The example shows a small application which should run multi-threaded to speed up
the data processing.
There is an input-thread, creating work and putting it into a queue created with Thread::Queue
A bunch of worker threads is getting started, in this example you provide the count of workers as an argument to the script.

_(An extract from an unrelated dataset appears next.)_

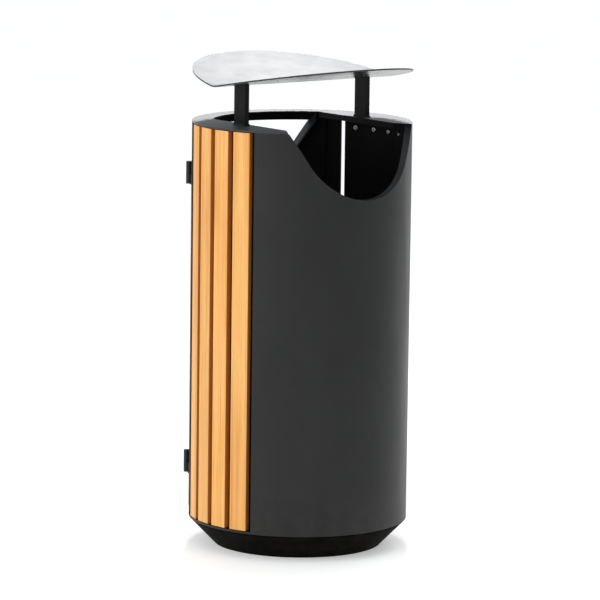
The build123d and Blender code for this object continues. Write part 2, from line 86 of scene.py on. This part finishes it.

0 means no threads at all, fastest execution
1 starts just one worker
2 starts two workers, and so on.
Why does this construct happen to slow down instead of spreading the workload?
use strict;
use warnings;
use Time::HiRes qw(sleep time usleep);
use threads 1.39;
use threads::shared;
use Thread::Queue;
my $MAX_THREADS = 1;
if(@ARGV == 1) {
$MAX_THREADS = shift @ARGV;
}
my $WORK_COUNT=100;
my $IN_COUNT :shared = 0;
my $OUT_COUNT :shared = 0;
if($MAX_THREADS == 0) {
my $cnt = 0;
while($cnt < $WORK_COUNT) {
my %work=(
l => 10000,
a => 100,
b => 200,
);
my $result = compute(\%work);
print "OUTPUT $cnt '$result'\n";
$cnt++;
}
exit 0;
}
MAIN:
{
my $work_iq = Thread::Queue->new();
my $work_oq = Thread::Queue->new();
for (1..$MAX_THREADS) {
my $thr = threads->create('worker', $work_iq,$work_oq);
}
my $ithr = threads->create('input', $work_iq);
my $working_threads=$MAX_THREADS;
while($working_threads) {
my $queue_entry = $work_oq->dequeue();
if ($$queue_entry{'cnt'} >= 0) {
print "OUTPUT $$queue_entry{'cnt'} '$$queue_entry{'result'}'\n";
} else {
$working_threads--;
}
}
$ithr->join();
foreach my $thr (threads->list()) {
$thr->join();
}
}
print("Done\n");
exit(0);
sub compute {
my $work = shift;
my $s = 0;
while($$work{'l'} > 0) {
my $c = $$work{'a'} * $$work{'b'};
$s += $c;
$$work{'a'} += 1;
$$work{'b'} -= 1;
$$work{'l'}--;
}
return $s;
}
sub worker
{
my ($work_iq,$work_oq) = @_;
my $work=0;
my $tid = threads->tid();
my $again=1;
do {
my $queue_entry = $work_iq->dequeue();
if ($$queue_entry{'cnt'} >= 0) {
my $result = compute($$queue_entry{'work'});
my %result_entry=( 'cnt' => $$queue_entry{'cnt'}, 'result' => $result,);
$work_oq->enqueue(\%result_entry);
} else {
$again=0;
my %queue_entry=( 'cnt' => -1, 'result' => -1,);
$work_oq->enqueue(\%queue_entry);
}
} while ($again);
printf("Finished -> %2d\n", $tid);
}
sub input {
my ($work_iq) = @_;
while ($IN_COUNT < $WORK_COUNT) {
my %work=(
l => 10000,
a => 100,
b => 200,
);
my %queue_entry=( 'cnt' => $IN_COUNT, 'work' => \%work,);
$work_iq->enqueue(\%queue_entry);
{
$IN_COUNT++;
}
}
my %queue_entry=( 'cnt' => -1, 'work' => -1,);
for (1..$MAX_THREADS) {
$work_iq->enqueue(\%queue_entry)
}
print "input thread finished\n";
}
What I have tried:
at least it is reproducable in this small example code.
I already removed the use of shared variable, but still the non-threaded version is multiple times faster than the threaded version with one thread.
With every additional thread it gets slower but consumes more CPU at the same time.